#### Information provided:
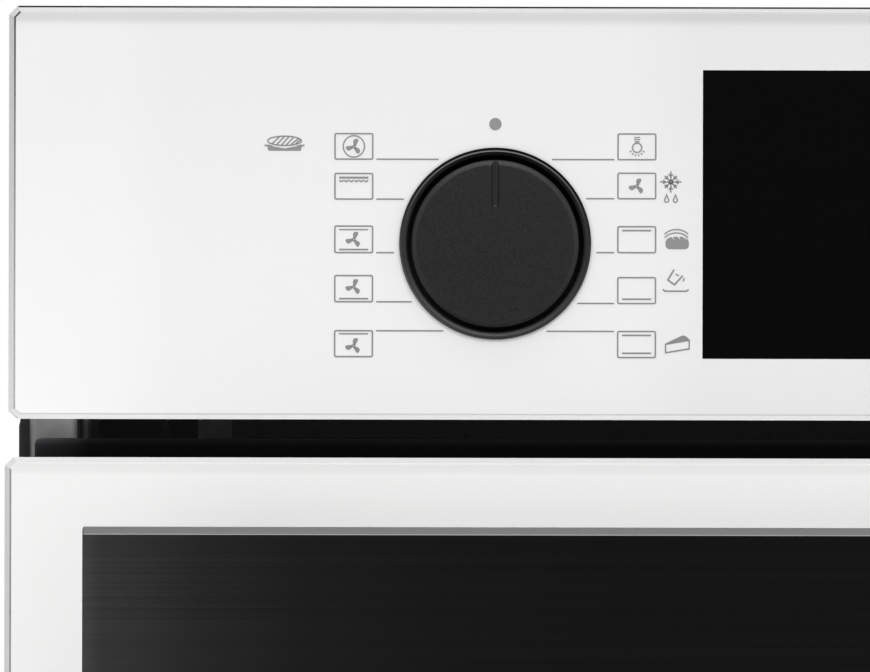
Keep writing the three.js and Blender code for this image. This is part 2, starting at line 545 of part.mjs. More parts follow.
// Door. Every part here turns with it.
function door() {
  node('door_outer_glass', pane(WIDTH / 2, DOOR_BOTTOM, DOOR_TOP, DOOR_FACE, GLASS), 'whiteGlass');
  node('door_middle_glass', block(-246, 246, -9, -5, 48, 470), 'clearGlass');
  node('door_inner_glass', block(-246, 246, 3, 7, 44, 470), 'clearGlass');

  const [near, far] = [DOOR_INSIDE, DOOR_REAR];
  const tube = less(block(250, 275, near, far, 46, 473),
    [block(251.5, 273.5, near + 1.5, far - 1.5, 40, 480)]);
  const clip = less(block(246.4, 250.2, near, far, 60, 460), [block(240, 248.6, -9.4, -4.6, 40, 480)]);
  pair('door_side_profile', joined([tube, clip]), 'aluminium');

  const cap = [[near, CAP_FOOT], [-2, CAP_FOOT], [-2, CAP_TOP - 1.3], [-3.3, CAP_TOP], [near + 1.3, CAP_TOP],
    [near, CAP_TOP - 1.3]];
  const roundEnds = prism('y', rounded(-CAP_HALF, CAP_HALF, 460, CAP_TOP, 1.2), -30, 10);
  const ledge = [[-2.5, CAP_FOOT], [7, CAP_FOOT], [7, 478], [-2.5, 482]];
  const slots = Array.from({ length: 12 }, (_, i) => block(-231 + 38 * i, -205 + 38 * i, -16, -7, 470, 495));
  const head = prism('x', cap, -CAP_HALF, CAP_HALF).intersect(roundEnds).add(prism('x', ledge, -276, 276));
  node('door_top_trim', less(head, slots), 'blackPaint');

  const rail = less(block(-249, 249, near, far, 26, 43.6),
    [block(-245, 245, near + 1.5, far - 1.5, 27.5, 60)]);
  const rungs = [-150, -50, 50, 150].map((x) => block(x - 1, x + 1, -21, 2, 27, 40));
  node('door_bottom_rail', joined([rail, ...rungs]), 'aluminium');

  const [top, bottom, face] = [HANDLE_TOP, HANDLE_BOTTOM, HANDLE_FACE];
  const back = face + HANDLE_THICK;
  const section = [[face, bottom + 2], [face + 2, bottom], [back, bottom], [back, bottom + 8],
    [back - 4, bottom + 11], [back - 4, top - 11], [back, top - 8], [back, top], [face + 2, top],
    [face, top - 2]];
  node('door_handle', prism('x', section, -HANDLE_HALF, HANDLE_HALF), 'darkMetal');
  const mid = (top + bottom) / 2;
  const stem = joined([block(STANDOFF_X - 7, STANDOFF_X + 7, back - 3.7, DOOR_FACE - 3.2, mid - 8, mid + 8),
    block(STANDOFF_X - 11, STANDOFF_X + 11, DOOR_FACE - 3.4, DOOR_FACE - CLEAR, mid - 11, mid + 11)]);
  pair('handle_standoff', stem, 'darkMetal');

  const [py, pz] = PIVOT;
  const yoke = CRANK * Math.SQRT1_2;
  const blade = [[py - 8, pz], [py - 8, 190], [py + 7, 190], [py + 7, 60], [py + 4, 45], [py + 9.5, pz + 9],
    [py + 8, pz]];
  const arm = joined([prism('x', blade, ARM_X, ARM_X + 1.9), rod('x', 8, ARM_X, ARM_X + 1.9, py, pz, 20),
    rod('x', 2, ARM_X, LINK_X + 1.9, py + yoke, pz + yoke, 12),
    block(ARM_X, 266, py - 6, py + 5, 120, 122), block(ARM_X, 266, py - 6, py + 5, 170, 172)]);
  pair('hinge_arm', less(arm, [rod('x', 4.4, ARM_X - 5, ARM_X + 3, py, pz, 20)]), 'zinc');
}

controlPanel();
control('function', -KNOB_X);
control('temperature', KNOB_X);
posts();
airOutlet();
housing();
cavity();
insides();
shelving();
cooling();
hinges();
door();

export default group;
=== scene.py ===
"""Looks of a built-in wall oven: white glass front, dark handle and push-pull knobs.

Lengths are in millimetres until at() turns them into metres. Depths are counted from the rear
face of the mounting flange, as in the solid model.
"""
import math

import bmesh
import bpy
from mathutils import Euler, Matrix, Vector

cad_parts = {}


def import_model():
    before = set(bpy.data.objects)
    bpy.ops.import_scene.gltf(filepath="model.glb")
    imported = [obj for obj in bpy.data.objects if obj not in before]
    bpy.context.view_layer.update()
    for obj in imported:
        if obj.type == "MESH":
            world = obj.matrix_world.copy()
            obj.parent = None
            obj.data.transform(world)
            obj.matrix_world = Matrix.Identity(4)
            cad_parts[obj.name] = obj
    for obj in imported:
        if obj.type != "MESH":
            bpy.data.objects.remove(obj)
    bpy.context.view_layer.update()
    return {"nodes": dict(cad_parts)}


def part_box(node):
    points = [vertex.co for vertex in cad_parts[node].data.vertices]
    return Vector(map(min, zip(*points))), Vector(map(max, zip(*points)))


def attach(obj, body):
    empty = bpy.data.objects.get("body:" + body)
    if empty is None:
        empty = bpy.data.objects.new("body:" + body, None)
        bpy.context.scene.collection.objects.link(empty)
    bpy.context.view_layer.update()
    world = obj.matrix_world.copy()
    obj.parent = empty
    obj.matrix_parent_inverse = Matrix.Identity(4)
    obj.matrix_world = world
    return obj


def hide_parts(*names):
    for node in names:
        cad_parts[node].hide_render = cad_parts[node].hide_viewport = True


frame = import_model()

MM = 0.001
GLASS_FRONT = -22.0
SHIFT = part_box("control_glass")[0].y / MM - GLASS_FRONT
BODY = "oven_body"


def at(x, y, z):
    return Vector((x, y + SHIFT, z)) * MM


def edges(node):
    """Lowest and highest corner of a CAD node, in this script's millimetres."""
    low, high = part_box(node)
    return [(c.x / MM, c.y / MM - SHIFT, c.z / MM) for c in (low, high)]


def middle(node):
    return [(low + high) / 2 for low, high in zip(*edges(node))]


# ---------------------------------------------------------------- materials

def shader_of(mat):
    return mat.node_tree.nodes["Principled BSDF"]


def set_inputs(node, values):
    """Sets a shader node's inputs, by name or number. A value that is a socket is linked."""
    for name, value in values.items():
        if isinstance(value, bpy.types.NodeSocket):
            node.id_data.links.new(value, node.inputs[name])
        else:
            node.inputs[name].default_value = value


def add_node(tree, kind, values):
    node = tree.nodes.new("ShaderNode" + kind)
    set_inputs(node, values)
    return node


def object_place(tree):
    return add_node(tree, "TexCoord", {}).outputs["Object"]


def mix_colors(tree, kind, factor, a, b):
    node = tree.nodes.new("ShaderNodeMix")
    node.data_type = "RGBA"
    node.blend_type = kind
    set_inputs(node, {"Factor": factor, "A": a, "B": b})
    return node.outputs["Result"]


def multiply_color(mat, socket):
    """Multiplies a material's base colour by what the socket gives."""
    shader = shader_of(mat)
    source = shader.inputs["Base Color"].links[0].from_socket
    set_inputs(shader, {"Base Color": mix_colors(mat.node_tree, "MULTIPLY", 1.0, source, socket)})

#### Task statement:
Copy every line of the material, please, keeping it exactly the same.

#### Response for this exercise:
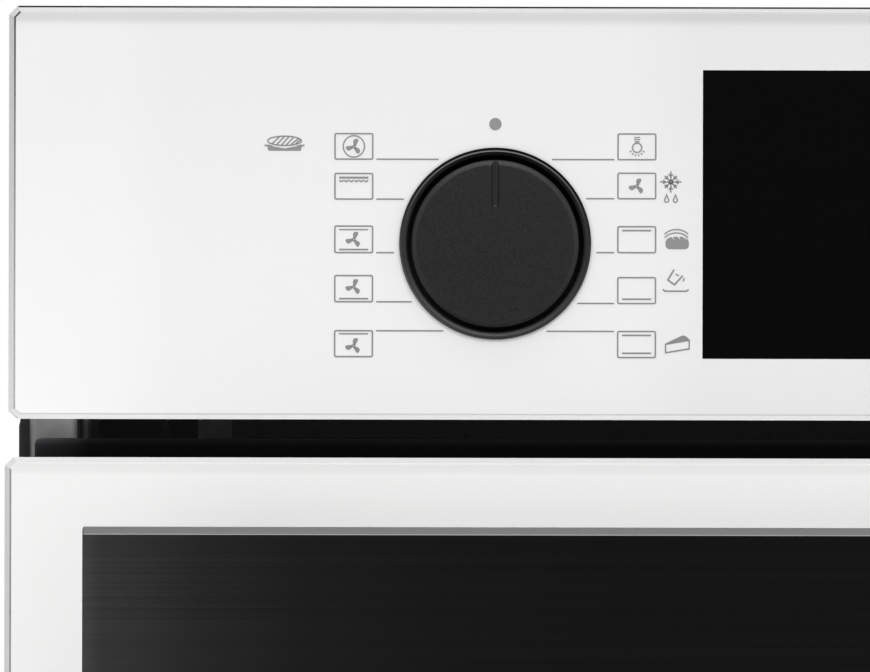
Keep writing the three.js and Blender code for this image. This is part 2, starting at line 545 of part.mjs. More parts follow.
// Door. Every part here turns with it.
function door() {
  node('door_outer_glass', pane(WIDTH / 2, DOOR_BOTTOM, DOOR_TOP, DOOR_FACE, GLASS), 'whiteGlass');
  node('door_middle_glass', block(-246, 246, -9, -5, 48, 470), 'clearGlass');
  node('door_inner_glass', block(-246, 246, 3, 7, 44, 470), 'clearGlass');

  const [near, far] = [DOOR_INSIDE, DOOR_REAR];
  const tube = less(block(250, 275, near, far, 46, 473),
    [block(251.5, 273.5, near + 1.5, far - 1.5, 40, 480)]);
  const clip = less(block(246.4, 250.2, near, far, 60, 460), [block(240, 248.6, -9.4, -4.6, 40, 480)]);
  pair('door_side_profile', joined([tube, clip]), 'aluminium');

  const cap = [[near, CAP_FOOT], [-2, CAP_FOOT], [-2, CAP_TOP - 1.3], [-3.3, CAP_TOP], [near + 1.3, CAP_TOP],
    [near, CAP_TOP - 1.3]];
  const roundEnds = prism('y', rounded(-CAP_HALF, CAP_HALF, 460, CAP_TOP, 1.2), -30, 10);
  const ledge = [[-2.5, CAP_FOOT], [7, CAP_FOOT], [7, 478], [-2.5, 482]];
  const slots = Array.from({ length: 12 }, (_, i) => block(-231 + 38 * i, -205 + 38 * i, -16, -7, 470, 495));
  const head = prism('x', cap, -CAP_HALF, CAP_HALF).intersect(roundEnds).add(prism('x', ledge, -276, 276));
  node('door_top_trim', less(head, slots), 'blackPaint');

  const rail = less(block(-249, 249, near, far, 26, 43.6),
    [block(-245, 245, near + 1.5, far - 1.5, 27.5, 60)]);
  const rungs = [-150, -50, 50, 150].map((x) => block(x - 1, x + 1, -21, 2, 27, 40));
  node('door_bottom_rail', joined([rail, ...rungs]), 'aluminium');

  const [top, bottom, face] = [HANDLE_TOP, HANDLE_BOTTOM, HANDLE_FACE];
  const back = face + HANDLE_THICK;
  const section = [[face, bottom + 2], [face + 2, bottom], [back, bottom], [back, bottom + 8],
    [back - 4, bottom + 11], [back - 4, top - 11], [back, top - 8], [back, top], [face + 2, top],
    [face, top - 2]];
  node('door_handle', prism('x', section, -HANDLE_HALF, HANDLE_HALF), 'darkMetal');
  const mid = (top + bottom) / 2;
  const stem = joined([block(STANDOFF_X - 7, STANDOFF_X + 7, back - 3.7, DOOR_FACE - 3.2, mid - 8, mid + 8),
    block(STANDOFF_X - 11, STANDOFF_X + 11, DOOR_FACE - 3.4, DOOR_FACE - CLEAR, mid - 11, mid + 11)]);
  pair('handle_standoff', stem, 'darkMetal');

  const [py, pz] = PIVOT;
  const yoke = CRANK * Math.SQRT1_2;
  const blade = [[py - 8, pz], [py - 8, 190], [py + 7, 190], [py + 7, 60], [py + 4, 45], [py + 9.5, pz + 9],
    [py + 8, pz]];
  const arm = joined([prism('x', blade, ARM_X, ARM_X + 1.9), rod('x', 8, ARM_X, ARM_X + 1.9, py, pz, 20),
    rod('x', 2, ARM_X, LINK_X + 1.9, py + yoke, pz + yoke, 12),
    block(ARM_X, 266, py - 6, py + 5, 120, 122), block(ARM_X, 266, py - 6, py + 5, 170, 172)]);
  pair('hinge_arm', less(arm, [rod('x', 4.4, ARM_X - 5, ARM_X + 3, py, pz, 20)]), 'zinc');
}

controlPanel();
control('function', -KNOB_X);
control('temperature', KNOB_X);
posts();
airOutlet();
housing();
cavity();
insides();
shelving();
cooling();
hinges();
door();

export default group;
=== scene.py ===
"""Looks of a built-in wall oven: white glass front, dark handle and push-pull knobs.

Lengths are in millimetres until at() turns them into metres. Depths are counted from the rear
face of the mounting flange, as in the solid model.
"""
import math

import bmesh
import bpy
from mathutils import Euler, Matrix, Vector

cad_parts = {}


def import_model():
    before = set(bpy.data.objects)
    bpy.ops.import_scene.gltf(filepath="model.glb")
    imported = [obj for obj in bpy.data.objects if obj not in before]
    bpy.context.view_layer.update()
    for obj in imported:
        if obj.type == "MESH":
            world = obj.matrix_world.copy()
            obj.parent = None
            obj.data.transform(world)
            obj.matrix_world = Matrix.Identity(4)
            cad_parts[obj.name] = obj
    for obj in imported:
        if obj.type != "MESH":
            bpy.data.objects.remove(obj)
    bpy.context.view_layer.update()
    return {"nodes": dict(cad_parts)}


def part_box(node):
    points = [vertex.co for vertex in cad_parts[node].data.vertices]
    return Vector(map(min, zip(*points))), Vector(map(max, zip(*points)))


def attach(obj, body):
    empty = bpy.data.objects.get("body:" + body)
    if empty is None:
        empty = bpy.data.objects.new("body:" + body, None)
        bpy.context.scene.collection.objects.link(empty)
    bpy.context.view_layer.update()
    world = obj.matrix_world.copy()
    obj.parent = empty
    obj.matrix_parent_inverse = Matrix.Identity(4)
    obj.matrix_world = world
    return obj


def hide_parts(*names):
    for node in names:
        cad_parts[node].hide_render = cad_parts[node].hide_viewport = True


frame = import_model()

MM = 0.001
GLASS_FRONT = -22.0
SHIFT = part_box("control_glass")[0].y / MM - GLASS_FRONT
BODY = "oven_body"


def at(x, y, z):
    return Vector((x, y + SHIFT, z)) * MM


def edges(node):
    """Lowest and highest corner of a CAD node, in this script's millimetres."""
    low, high = part_box(node)
    return [(c.x / MM, c.y / MM - SHIFT, c.z / MM) for c in (low, high)]


def middle(node):
    return [(low + high) / 2 for low, high in zip(*edges(node))]


# ---------------------------------------------------------------- materials

def shader_of(mat):
    return mat.node_tree.nodes["Principled BSDF"]


def set_inputs(node, values):
    """Sets a shader node's inputs, by name or number. A value that is a socket is linked."""
    for name, value in values.items():
        if isinstance(value, bpy.types.NodeSocket):
            node.id_data.links.new(value, node.inputs[name])
        else:
            node.inputs[name].default_value = value


def add_node(tree, kind, values):
    node = tree.nodes.new("ShaderNode" + kind)
    set_inputs(node, values)
    return node


def object_place(tree):
    return add_node(tree, "TexCoord", {}).outputs["Object"]


def mix_colors(tree, kind, factor, a, b):
    node = tree.nodes.new("ShaderNodeMix")
    node.data_type = "RGBA"
    node.blend_type = kind
    set_inputs(node, {"Factor": factor, "A": a, "B": b})
    return node.outputs["Result"]


def multiply_color(mat, socket):
    """Multiplies a material's base colour by what the socket gives."""
    shader = shader_of(mat)
    source = shader.inputs["Base Color"].links[0].from_socket
    set_inputs(shader, {"Base Color": mix_colors(mat.node_tree, "MULTIPLY", 1.0, source, socket)})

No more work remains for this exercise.